Entities that are approved to capture and store carbon dioxide shall execute the approved content, continue to monitor the environment during the storage period, and submit monitoring records to the competent authority on a regular basis.
The central competent authority in consultation with the central industry competent authorities shall determine regulations regarding the approval, review procedures, cancellation, monitoring, record keeping, reporting, management, and other binding matters of the carbon dioxide capture and storage plan pursuant to the foregoing three paragraphs.
Article 40
The competent authorities or the industry competent authorities may direct officers with credentials or proof of authorization to conduct a site visit on entities, emission sources or other relevant sites for the purpose of inspecting an Emission Source’s operation, emission-related facilities, carbon footprint labels, GHGs or related product manufacturing, importation, sale, use, capture and use, capture and storage, and request provision of relevant information. The inspected entities may not evade, interrupt or refuse such request.
Article 41
The testing agencies shall obtain licenses approved by the central competent authority before conducting tests on the amount of GHG emissions, emission performance, and the environment specified in the Act.

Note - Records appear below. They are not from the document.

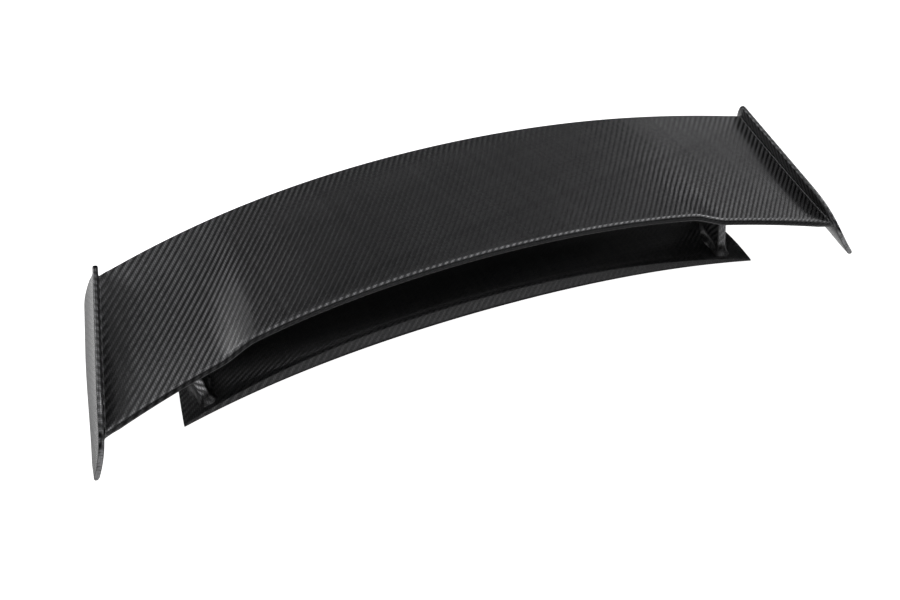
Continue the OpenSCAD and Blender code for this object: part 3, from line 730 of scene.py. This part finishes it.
def upright_point(a, b, k):
    x, y = upright_xy(a + UPRIGHT_RAKE * UPRIGHT_NOMINAL_H * k, b)
    return x, y, mix(base_z(x, y) + FIT_GAP, blade_low_z(x, y) - FIT_GAP, k)


def make_uprights():
    corner = [(UPRIGHT_CORNER_R * (1 - math.cos(math.radians(a))),
               UPRIGHT_W / 2 - UPRIGHT_CORNER_R * (1 - math.sin(math.radians(a)))) for a in steps(0, 90, 10)]
    outline = ([(0, BOND / 2), (0, FRONT_B)] + corner
               + [(a, upright_half_w(a)) for a in steps(UPRIGHT_CORNER_R, UPRIGHT_L - 2 * TAIL_STEP, 40)[1:]]
               + [(UPRIGHT_L - TAIL_STEP, TAIL_HALF_W * TAIL_ROUND), (UPRIGHT_L, BOND / 2)])
    inset = [(min(max(a, SKIN_T), UPRIGHT_L - SKIN_T), max(b - SKIN_T, BOND / 2)) for a, b in outline]
    levels = steps(0, FLARE_TOP, 14) + steps(FLARE_TOP, 1, 24)[1:]
    for side, label in ((1, "left"), (-1, "right")):
        for half, name in ((-1, "inboard"), (1, "outboard")):
            outer, inner, uvs = [], [], []
            for k in levels:
                spread = FOOT_FLARE * (1 - clamp01(k / FLARE_TOP)) ** 2
                row = []
                for a, b in outline:
                    front = max(0, 1 - a / UPRIGHT_CORNER_R)
                    widen = spread * b / UPRIGHT_W * 2 if b > BOND else 0
                    row.append(upright_point(a - spread * front, half * (b + widen), k))
                outer.append(row)
                inner.append([upright_point(a, half * b, k) for a, b in inset])
                uvs.append([flat_tows(half * run, row[0][2]) for run in run_lengths(row)])
            if side < 0:
                outer, inner = mirrored(outer), mirrored(inner)
            grid_piece(f"{label}_upright_{name}", outer, inner, uvs,
                       [f"{label}_upright_{name}_shell"])


# ---- base ----

HOLLOW_HALF_W = 572                     # beyond this the shell is closed
HOLLOW_MIN_H = 0.02
TIP_XS = [575, 576.4, BASE_HALF_W]      # stations at the tips


def make_base():
    even = steps(-HOLLOW_HALF_W, HOLLOW_HALF_W, 180)
    stations = sorted(set(even + TIP_XS + [-x for x in TIP_XS]))
    ws = steps(0.15, 0.97, 34)
    back = BASE_CHORD - RIM
    outer, inner, uvs = [], [], []
    for x in stations:
        top = lip(x)
        profile = [(0, 0), (0, EDGE_H)]
        profile += [(d, mix(EDGE_H, base_top_z(x, top / BASE_CHORD), d / top)) for d in steps(0, top, 6)[1:]]
        profile += [(w * BASE_CHORD, base_top_z(x, w)) for w in ws]
        profile += [(BASE_CHORD, BASE_REAR_H), (BASE_CHORD, 0)]
        hollow = abs(x) < HOLLOW_HALF_W
        under = []
        for d, z in profile:
            d_in = min(max(d, SETBACK), back)
            under.append((d_in, max(HOLLOW_MIN_H, z - 2 * SKIN_T) if hollow and 0 < z else 0))
        for target, source in ((outer, profile), (inner, under)):
            y0 = base_front_y(x)
            target.append([(x * side_spread(y0 + d), y0 + d, z) for d, z in source])
        runs = run_lengths([(0, d, z) for d, z in profile])
        uvs.append([flat_tows(x, base_front_y(x) + run) for run in runs])
    grid_piece("base_shell", outer, inner, uvs, ["base_upper_shell"])


# ---- stage: floor, lights and camera ----

FLOOR_GLOW, FLOOR_BOUNCE = 1.0, 0.25    # light that the floor gives off to the camera, and to the object
FLOOR_GAP = 0.0005                      # so that the floor isn't in the base's own plane
FLOOR_W = 40


def make_stage():
    """A floor that is pale to the camera, dimmer to the object, and can be seen through from below."""
    n = Nodes("studio_floor")
    to_camera = n.add("ShaderNodeLightPath").outputs["Is Camera Ray"]
    from_below = n.add("ShaderNodeNewGeometry").outputs["Backfacing"]
    n.shade(Base_Color=(0.88, 0.88, 0.88, 1), Roughness=0.7, Alpha=n.math("SUBTRACT", 1.0, from_below),
            Emission_Color=(1, 1, 1, 1), Emission_Strength=n.choose(to_camera, FLOOR_BOUNCE, FLOOR_GLOW))
    bpy.ops.mesh.primitive_plane_add(size=FLOOR_W, location=(0, 0, cad_low.z - FLOOR_GAP))
    floor = bpy.context.object
    floor.name = "floor"
    floor.data.materials.append(n.material)


# Softboxes far around the object: azimuth from the car's left, elevation, how wide each looks, and strength.
# The places are given one by one. The strengths were not: another program fitted them by least squares to
# the photo's brightness, and they are rounded.
SOFTBOXES = {
    "left_low_softbox": (0, 30, 24, 0.40),
    "left_softbox": (0, 45, 24, 0.17),
    "left_wide_softbox": (0, 50, 60, 0.34),
    "front_left_low_softbox": (-45, 30, 24, 0.11),
    "front_left_softbox": (-45, 55, 24, 0.03),
    "front_wide_softbox": (-90, 60, 60, 0.31),
    "overhead_softbox": (0, 90, 90, 0.14),
    "right_wide_softbox": (180, 50, 60, 0.22),
    "rear_right_softbox": (130, 40, 24, 0.12),
    "rear_right_low_softbox": (150, 40, 24, 0.40),
}


def softbox(name, azimuth, elevation, width, strength):
    a, e = math.radians(azimuth), math.radians(elevation)
    place = Vector((math.cos(a) * math.cos(e), math.sin(a) * math.cos(e), math.sin(e)))
    light = bpy.data.lights.new(name, "SUN")
    light.angle = math.radians(width)
    light.energy = strength
    lamp = bpy.data.objects.new(name, light)
    lamp.location = place
    lamp.rotation_euler = (-place).to_track_quat("-Z", "Y").to_euler()
    bpy.context.collection.objects.link(lamp)


WORLD_PALE, WORLD_DIM = 1.0, 0.002      # the backdrop as the camera sees it, and as it lights the object


def make_lights():
    """Softboxes in a dim room, whose backdrop is pale to the camera only."""
    world = bpy.data.worlds.new("studio")
    world.use_nodes = True
    tree = world.node_tree
    seen = tree.nodes.new("ShaderNodeLightPath").outputs["Is Camera Ray"]
    level = tree.nodes.new("ShaderNodeMapRange")
    level.inputs["To Min"].default_value = WORLD_DIM
    level.inputs["To Max"].default_value = WORLD_PALE
    tree.links.new(seen, level.inputs["Value"])
    tree.links.new(level.outputs[0], tree.nodes["Background"].inputs[0])
    bpy.context.scene.world = world
    for name, place_and_strength in SOFTBOXES.items():
        softbox(name, *place_and_strength)


# Fitted by least squares to the photo's outline, with the elevation given
CAMERA_PLACE = (-0.2540, -1.0761, 0.7597)
CAMERA_AZIMUTH, CAMERA_ELEVATION, CAMERA_ROLL = 11.65, 35.0, -8.91     # degrees
CAMERA_LENS, SENSOR_W = 25.0, 36    # millimetres


def make_camera():
    camera = bpy.data.objects.new("camera", bpy.data.cameras.new("camera"))
    camera.data.lens = CAMERA_LENS
    camera.data.sensor_width = SENSOR_W
    camera.location = CAMERA_PLACE
    turn = (Matrix.Rotation(math.radians(-CAMERA_AZIMUTH), 3, "Z")
            @ Matrix.Rotation(math.radians(90 - CAMERA_ELEVATION), 3, "X")
            @ Matrix.Rotation(math.radians(CAMERA_ROLL), 3, "Z"))
    camera.rotation_euler = turn.to_euler()
    bpy.context.collection.objects.link(camera)
    bpy.context.scene.camera = camera


make_camera()
finish_cad_nodes()
make_blade()
make_endplates()
make_uprights()
make_base()
make_stage()
make_lights()
bpy.context.scene.view_settings.view_transform = "Standard"
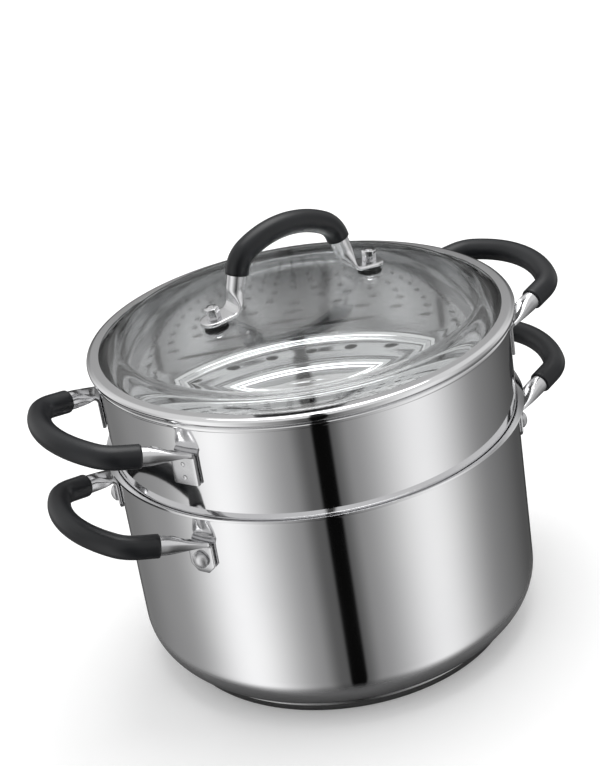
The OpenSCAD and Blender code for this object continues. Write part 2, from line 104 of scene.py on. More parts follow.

The central competent authorities shall determine the requirements of the testing institutions in the foregoing paragraph, including the conditions, facilities, qualification of testing personnel, application of permits, reviewing procedure, permission, cancellation, approval or renewal of permits, suspension or resumption of business, inspection, evaluation procedure, management, and other binding matters.
The central competent authority shall determine the testing methods of all types of GHGs, emission performance, and the environment specified in the Act.